*WHAT TO DO*: Copy out each line exactly as it appears.

>> start SOURCE EXCERPT

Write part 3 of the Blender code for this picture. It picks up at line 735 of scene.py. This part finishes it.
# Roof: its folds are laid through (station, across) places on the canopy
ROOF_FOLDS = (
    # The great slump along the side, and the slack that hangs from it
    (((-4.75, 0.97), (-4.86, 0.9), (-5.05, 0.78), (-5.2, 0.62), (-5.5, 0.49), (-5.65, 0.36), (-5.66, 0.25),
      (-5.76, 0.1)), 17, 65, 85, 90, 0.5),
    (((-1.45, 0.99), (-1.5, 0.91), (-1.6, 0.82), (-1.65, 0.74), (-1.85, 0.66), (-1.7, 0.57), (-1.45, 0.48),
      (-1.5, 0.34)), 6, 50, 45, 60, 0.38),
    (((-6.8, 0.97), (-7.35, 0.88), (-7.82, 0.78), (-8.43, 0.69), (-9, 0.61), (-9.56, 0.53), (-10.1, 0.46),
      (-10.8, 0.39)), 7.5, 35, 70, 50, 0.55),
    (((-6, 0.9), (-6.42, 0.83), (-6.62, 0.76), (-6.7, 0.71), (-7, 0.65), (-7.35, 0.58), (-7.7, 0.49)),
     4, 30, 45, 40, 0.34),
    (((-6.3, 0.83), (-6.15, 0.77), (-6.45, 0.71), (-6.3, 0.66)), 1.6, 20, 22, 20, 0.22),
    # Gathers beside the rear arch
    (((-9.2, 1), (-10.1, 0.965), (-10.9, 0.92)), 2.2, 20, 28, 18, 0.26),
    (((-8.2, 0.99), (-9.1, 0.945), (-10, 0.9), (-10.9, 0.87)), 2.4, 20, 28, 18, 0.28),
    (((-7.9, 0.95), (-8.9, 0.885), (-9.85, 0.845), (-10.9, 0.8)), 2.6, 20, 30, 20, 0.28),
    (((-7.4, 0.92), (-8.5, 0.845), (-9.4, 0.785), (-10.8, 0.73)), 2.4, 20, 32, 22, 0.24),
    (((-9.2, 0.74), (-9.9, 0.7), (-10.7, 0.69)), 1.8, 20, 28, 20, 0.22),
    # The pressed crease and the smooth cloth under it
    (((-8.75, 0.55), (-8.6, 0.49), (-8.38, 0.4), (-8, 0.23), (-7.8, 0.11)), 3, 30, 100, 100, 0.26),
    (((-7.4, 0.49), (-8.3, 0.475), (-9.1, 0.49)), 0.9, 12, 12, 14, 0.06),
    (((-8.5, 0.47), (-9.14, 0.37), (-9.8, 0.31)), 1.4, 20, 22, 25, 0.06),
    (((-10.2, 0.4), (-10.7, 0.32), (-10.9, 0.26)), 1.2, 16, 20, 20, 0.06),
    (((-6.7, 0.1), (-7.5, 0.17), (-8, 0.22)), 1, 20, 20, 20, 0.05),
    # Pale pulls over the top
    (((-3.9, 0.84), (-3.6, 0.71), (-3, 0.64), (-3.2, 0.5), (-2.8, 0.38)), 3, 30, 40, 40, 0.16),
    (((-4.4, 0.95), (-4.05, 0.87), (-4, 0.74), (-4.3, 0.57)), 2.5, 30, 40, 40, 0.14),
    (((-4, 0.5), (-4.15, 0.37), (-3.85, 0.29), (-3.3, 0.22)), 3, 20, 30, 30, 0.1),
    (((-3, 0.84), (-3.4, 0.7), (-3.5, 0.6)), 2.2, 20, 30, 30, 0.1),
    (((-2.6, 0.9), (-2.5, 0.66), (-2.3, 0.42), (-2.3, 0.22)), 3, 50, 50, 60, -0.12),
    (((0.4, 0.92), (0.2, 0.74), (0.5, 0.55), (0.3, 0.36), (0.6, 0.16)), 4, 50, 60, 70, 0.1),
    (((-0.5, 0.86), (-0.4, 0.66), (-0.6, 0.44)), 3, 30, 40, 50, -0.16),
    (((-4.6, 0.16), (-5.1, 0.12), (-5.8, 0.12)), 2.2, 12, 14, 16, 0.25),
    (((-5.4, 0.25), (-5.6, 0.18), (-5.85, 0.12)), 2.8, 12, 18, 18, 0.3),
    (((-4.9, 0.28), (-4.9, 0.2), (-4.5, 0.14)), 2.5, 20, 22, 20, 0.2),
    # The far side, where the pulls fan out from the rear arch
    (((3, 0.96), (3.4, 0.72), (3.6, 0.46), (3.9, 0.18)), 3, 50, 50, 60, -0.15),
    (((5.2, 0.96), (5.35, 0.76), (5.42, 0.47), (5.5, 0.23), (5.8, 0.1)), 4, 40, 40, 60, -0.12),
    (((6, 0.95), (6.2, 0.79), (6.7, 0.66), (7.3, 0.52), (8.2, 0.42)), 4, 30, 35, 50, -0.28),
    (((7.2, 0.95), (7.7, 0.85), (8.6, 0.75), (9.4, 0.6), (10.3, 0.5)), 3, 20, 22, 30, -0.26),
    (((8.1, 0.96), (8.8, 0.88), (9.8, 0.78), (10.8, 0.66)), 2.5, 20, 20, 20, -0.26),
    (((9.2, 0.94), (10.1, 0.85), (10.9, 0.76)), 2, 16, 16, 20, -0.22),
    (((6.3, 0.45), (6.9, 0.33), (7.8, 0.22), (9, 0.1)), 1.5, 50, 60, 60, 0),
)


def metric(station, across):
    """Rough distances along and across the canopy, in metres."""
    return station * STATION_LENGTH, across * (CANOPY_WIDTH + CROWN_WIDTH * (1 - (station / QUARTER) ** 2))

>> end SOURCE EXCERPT

*COMPLETE OUTPUT*:
Write part 3 of the Blender code for this picture. It picks up at line 735 of scene.py. This part finishes it.
# Roof: its folds are laid through (station, across) places on the canopy
ROOF_FOLDS = (
    # The great slump along the side, and the slack that hangs from it
    (((-4.75, 0.97), (-4.86, 0.9), (-5.05, 0.78), (-5.2, 0.62), (-5.5, 0.49), (-5.65, 0.36), (-5.66, 0.25),
      (-5.76, 0.1)), 17, 65, 85, 90, 0.5),
    (((-1.45, 0.99), (-1.5, 0.91), (-1.6, 0.82), (-1.65, 0.74), (-1.85, 0.66), (-1.7, 0.57), (-1.45, 0.48),
      (-1.5, 0.34)), 6, 50, 45, 60, 0.38),
    (((-6.8, 0.97), (-7.35, 0.88), (-7.82, 0.78), (-8.43, 0.69), (-9, 0.61), (-9.56, 0.53), (-10.1, 0.46),
      (-10.8, 0.39)), 7.5, 35, 70, 50, 0.55),
    (((-6, 0.9), (-6.42, 0.83), (-6.62, 0.76), (-6.7, 0.71), (-7, 0.65), (-7.35, 0.58), (-7.7, 0.49)),
     4, 30, 45, 40, 0.34),
    (((-6.3, 0.83), (-6.15, 0.77), (-6.45, 0.71), (-6.3, 0.66)), 1.6, 20, 22, 20, 0.22),
    # Gathers beside the rear arch
    (((-9.2, 1), (-10.1, 0.965), (-10.9, 0.92)), 2.2, 20, 28, 18, 0.26),
    (((-8.2, 0.99), (-9.1, 0.945), (-10, 0.9), (-10.9, 0.87)), 2.4, 20, 28, 18, 0.28),
    (((-7.9, 0.95), (-8.9, 0.885), (-9.85, 0.845), (-10.9, 0.8)), 2.6, 20, 30, 20, 0.28),
    (((-7.4, 0.92), (-8.5, 0.845), (-9.4, 0.785), (-10.8, 0.73)), 2.4, 20, 32, 22, 0.24),
    (((-9.2, 0.74), (-9.9, 0.7), (-10.7, 0.69)), 1.8, 20, 28, 20, 0.22),
    # The pressed crease and the smooth cloth under it
    (((-8.75, 0.55), (-8.6, 0.49), (-8.38, 0.4), (-8, 0.23), (-7.8, 0.11)), 3, 30, 100, 100, 0.26),
    (((-7.4, 0.49), (-8.3, 0.475), (-9.1, 0.49)), 0.9, 12, 12, 14, 0.06),
    (((-8.5, 0.47), (-9.14, 0.37), (-9.8, 0.31)), 1.4, 20, 22, 25, 0.06),
    (((-10.2, 0.4), (-10.7, 0.32), (-10.9, 0.26)), 1.2, 16, 20, 20, 0.06),
    (((-6.7, 0.1), (-7.5, 0.17), (-8, 0.22)), 1, 20, 20, 20, 0.05),
    # Pale pulls over the top
    (((-3.9, 0.84), (-3.6, 0.71), (-3, 0.64), (-3.2, 0.5), (-2.8, 0.38)), 3, 30, 40, 40, 0.16),
    (((-4.4, 0.95), (-4.05, 0.87), (-4, 0.74), (-4.3, 0.57)), 2.5, 30, 40, 40, 0.14),
    (((-4, 0.5), (-4.15, 0.37), (-3.85, 0.29), (-3.3, 0.22)), 3, 20, 30, 30, 0.1),
    (((-3, 0.84), (-3.4, 0.7), (-3.5, 0.6)), 2.2, 20, 30, 30, 0.1),
    (((-2.6, 0.9), (-2.5, 0.66), (-2.3, 0.42), (-2.3, 0.22)), 3, 50, 50, 60, -0.12),
    (((0.4, 0.92), (0.2, 0.74), (0.5, 0.55), (0.3, 0.36), (0.6, 0.16)), 4, 50, 60, 70, 0.1),
    (((-0.5, 0.86), (-0.4, 0.66), (-0.6, 0.44)), 3, 30, 40, 50, -0.16),
    (((-4.6, 0.16), (-5.1, 0.12), (-5.8, 0.12)), 2.2, 12, 14, 16, 0.25),
    (((-5.4, 0.25), (-5.6, 0.18), (-5.85, 0.12)), 2.8, 12, 18, 18, 0.3),
    (((-4.9, 0.28), (-4.9, 0.2), (-4.5, 0.14)), 2.5, 20, 22, 20, 0.2),
    # The far side, where the pulls fan out from the rear arch
    (((3, 0.96), (3.4, 0.72), (3.6, 0.46), (3.9, 0.18)), 3, 50, 50, 60, -0.15),
    (((5.2, 0.96), (5.35, 0.76), (5.42, 0.47), (5.5, 0.23), (5.8, 0.1)), 4, 40, 40, 60, -0.12),
    (((6, 0.95), (6.2, 0.79), (6.7, 0.66), (7.3, 0.52), (8.2, 0.42)), 4, 30, 35, 50, -0.28),
    (((7.2, 0.95), (7.7, 0.85), (8.6, 0.75), (9.4, 0.6), (10.3, 0.5)), 3, 20, 22, 30, -0.26),
    (((8.1, 0.96), (8.8, 0.88), (9.8, 0.78), (10.8, 0.66)), 2.5, 20, 20, 20, -0.26),
    (((9.2, 0.94), (10.1, 0.85), (10.9, 0.76)), 2, 16, 16, 20, -0.22),
    (((6.3, 0.45), (6.9, 0.33), (7.8, 0.22), (9, 0.1)), 1.5, 50, 60, 60, 0),
)


def metric(station, across):
    """Rough distances along and across the canopy, in metres."""
    return station * STATION_LENGTH, across * (CANOPY_WIDTH + CROWN_WIDTH * (1 - (station / QUARTER) ** 2))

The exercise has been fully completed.